January 21 - March 19, 2017
The Laband Art Gallery is pleased to present Psychopomp, an exhibition comprised of works by thirteen contemporary artists. Psychopomp, a term that dates back to ancient Greece, describes different beings who guide us from one place to another, from the unconscious to the conscious, from life to death. They are tricksters, healers, midwives, shape shifters, and border crossers. One of the most recognizable psychopomps is Hermes, the Greek messenger god of trade, thieves, and travelers. We also find psychopomps in contemporary life. Just as Virgil guided Dante through the circles of hell, modern psychopomps help us navigate through physical and virtual spaces, personal turmoil, and political strife.

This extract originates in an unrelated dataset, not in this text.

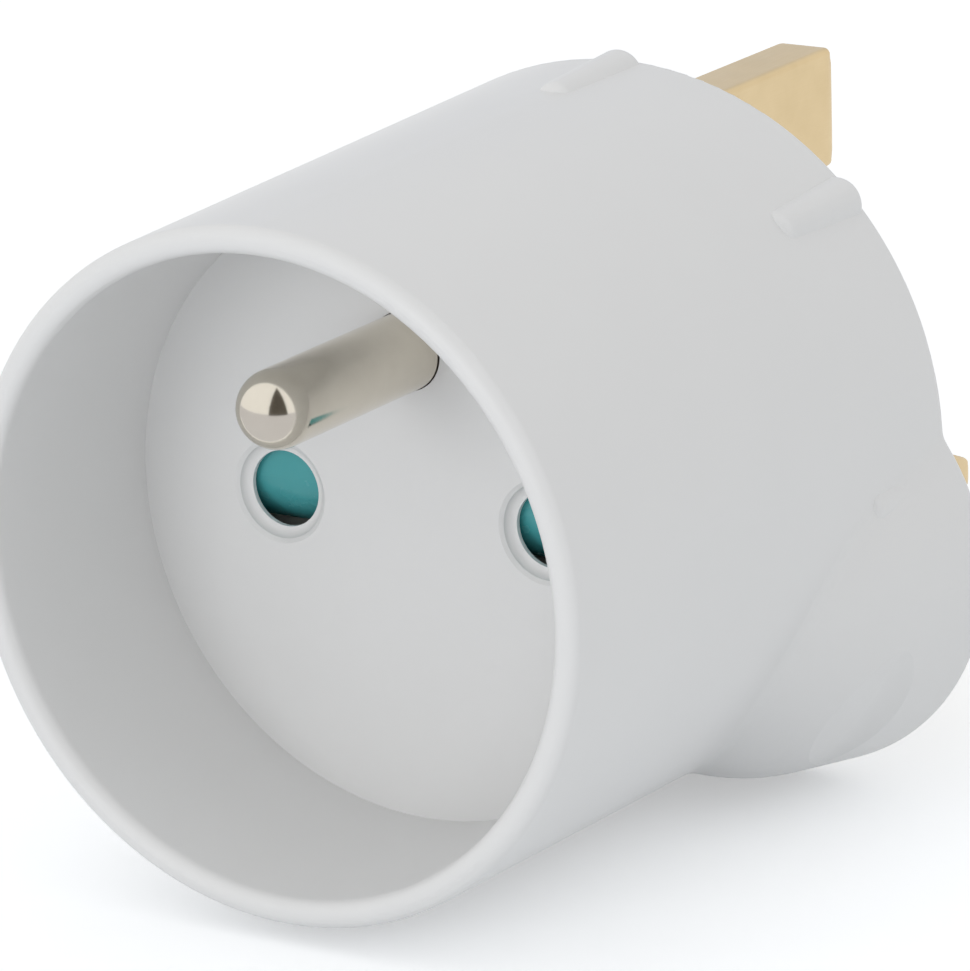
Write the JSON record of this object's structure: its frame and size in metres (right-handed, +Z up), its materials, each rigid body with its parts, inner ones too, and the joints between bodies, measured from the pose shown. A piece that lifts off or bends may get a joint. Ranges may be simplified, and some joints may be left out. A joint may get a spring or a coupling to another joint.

Visitors to the exhibition will begin their journey before even opening the gallery's doors. As visitors cross a threshold created by artists Patrick Michael Ballard and Nathan Bockelman, they enter a disorienting space where interactive and immersive works act as guides on a voyage of transformation and self-discovery. Books dating back to the 15th century will introduce psychopomps from mythology and literature, such as Virgil in Dante's Inferno. Sandow Birk's illustrations of Inferno bring Dante's story, into our contemporary world. Mowry Baden's Instrument guides visitors through different levels of consciousness by ushering them physically through a prescribed path while their heads remain in darkness. Michael Carter's paintings, made by the use of a pendulum, make visible invisible forces, and invite the visitor to decode their messages. Daniel Dove's large-scale paintings Lindisfarne and Stella exist in an in-between space, showing structures in states of transition, either half ruined or partially reconstructed. Jennifer Moon and laub, in their video 3CE: A Relational Love Odyssey, take the viewer on an inward and cosmic journey to find love and revolution. Liz Nurenberg's interactive sculptures encourage visitors to engage in close proximity and examine the space between oneself and others. Nick Rodrigues' Campfire, invites the viewer to gather around a digital fire and have a moment of reflection to locate themselves in time and space. Liliana Wilson's paintings depict individuals in the middle of traveling and transformation, bringing awareness to the ways politics can create new boundaries and challenges to overcome. Marnie Weber's video The Night of Forevermore takes the viewer on a journey through eerie mythological worlds inhabited by strange creatures, through the eyes of a teenage girl.
Two performances will also guide visitors into other worlds. Ballard and Bockelman's surreal performance depicts the chaos that ensues between teenagers and a wig, conflating fantasy and reality. Jimena Sarno's sound piece, pluto return, symbolically links this world with the underworld, examining collective and individual fears, and how they influence the way we relate to one another, to authority, and power.
The exhibition is curated by Anthony Bodlović, assistant professor in Loyola Marymount University's Marital and Family Therapy Department, Ana Ruth Castillo and Thilini A. Abeygunaratne, current students in the LMU MFT Graduate Program, and Martha Cowley, Class of 2016 graduate of the LMU MFT Program. This exhibition is co-organized by LMU's Marital and Family Therapy Department and the Laband Art Gallery.
Image: Marnie Weber, a film still from The Night of Forevermore, 2012.